I’ve always been interested in engineering – I used to rebuild cars with my father when I was younger. I then looked to join an engineering establishment and that’s where I joined the dockyard as a surveyor. I was subsequently in the design department and the drawing office – where my love of naval architecture blossomed.
I then started to look at how ships were built rather than what I knew as a youth, which was how cars were constructed.
What have been some of your career highlights?
I won a Student Naval Architect Award from the Royal Institution of Naval Architects in 1999. The prizes are presented to students studying naval architecture or a related subject who achieve the best results in their final year.
I won best honours project for the redesign of an oceanographic ship into a luxury yacht. When I was a surveyor I worked on it and when I did my degree I had the engineering skills to assess the vessel, redesign the superstructure, and reclad it, so I did my honours project in the world of yachts.
Other highs include working in France on superyachts, which are defined as having a hull longer than 75m. I worked on a 100m-plus superyacht for Babcock. I helped run the programme to get the vessel to sea. And I also worked at Babcock Marine Appledore, where I was the design manager for the build of an offshore patrol vessel for the Irish Navy. That would probably be my career high. It was exciting, dynamic – every naval architect should be involved in a new build.
Were there any particular challenges with that project?
There was pressure to deliver a patrol vessel at a commercially competitive price, so we needed a very mature way of modelling it.
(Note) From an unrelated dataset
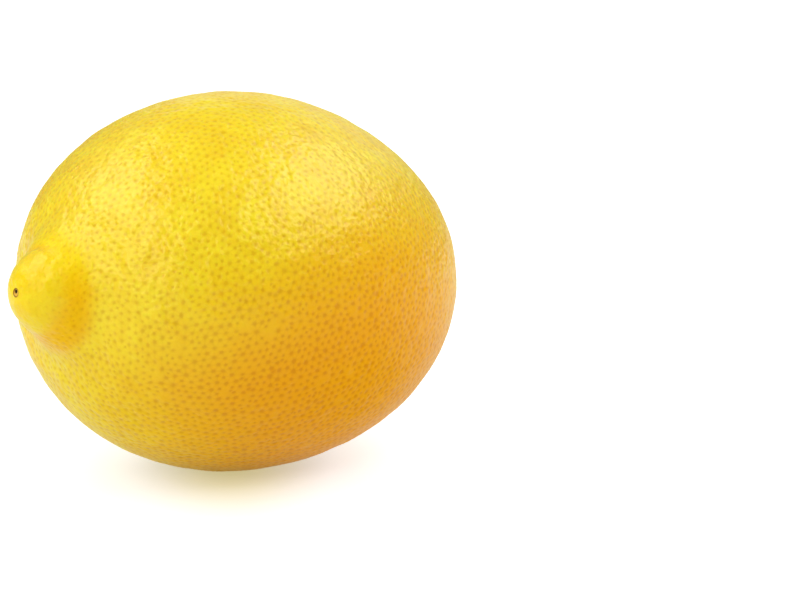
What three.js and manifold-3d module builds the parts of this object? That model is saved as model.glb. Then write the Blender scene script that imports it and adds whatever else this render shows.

I had a team which computer modelled all of the structure, all of the systems, the compartment structure – so we would have a 3D model of all the systems and all the information from the suppliers. We would sit down with the customer and fly through the compartment and see where the cabin was. We made a virtual interior and then we would release that model to build. Then we would start cutting the steel, cutting the pipework, making the ventilation – through a fully working 3D model.
Frazer-Nash has some experience in civil marine, but not loads. It’s done computational fluid dynamics and finite element analysis projects for commercial shipping. Are you still getting the chance to do lots of hands-on engineering work there?
Working on high-end yachts and with other consultancies on the early stages of designs can only help Frazer-Nash. I will look to engage earlier on larger front-end design programmes, and to use Frazer-Nash’s background of solving complex engineering programmes at an early stage using 3D modelling.
We need to be looking to grow Frazer-Nash’s place as an engineering consultancy serving the frontline programmes emerging in Australia, New Zealand and Europe in the civil marine new-build and support areas.
What’s your view of the industry in the UK? Are you mainly going to be looking at the export market?
Frazer-Nash is already involved very heavily in projects around the world and we are proving that we can add value to customers in some far-flung corners: we’re working in Korea and Australia. And we do face challenges in the UK in getting on to the next front-end civil marine projects.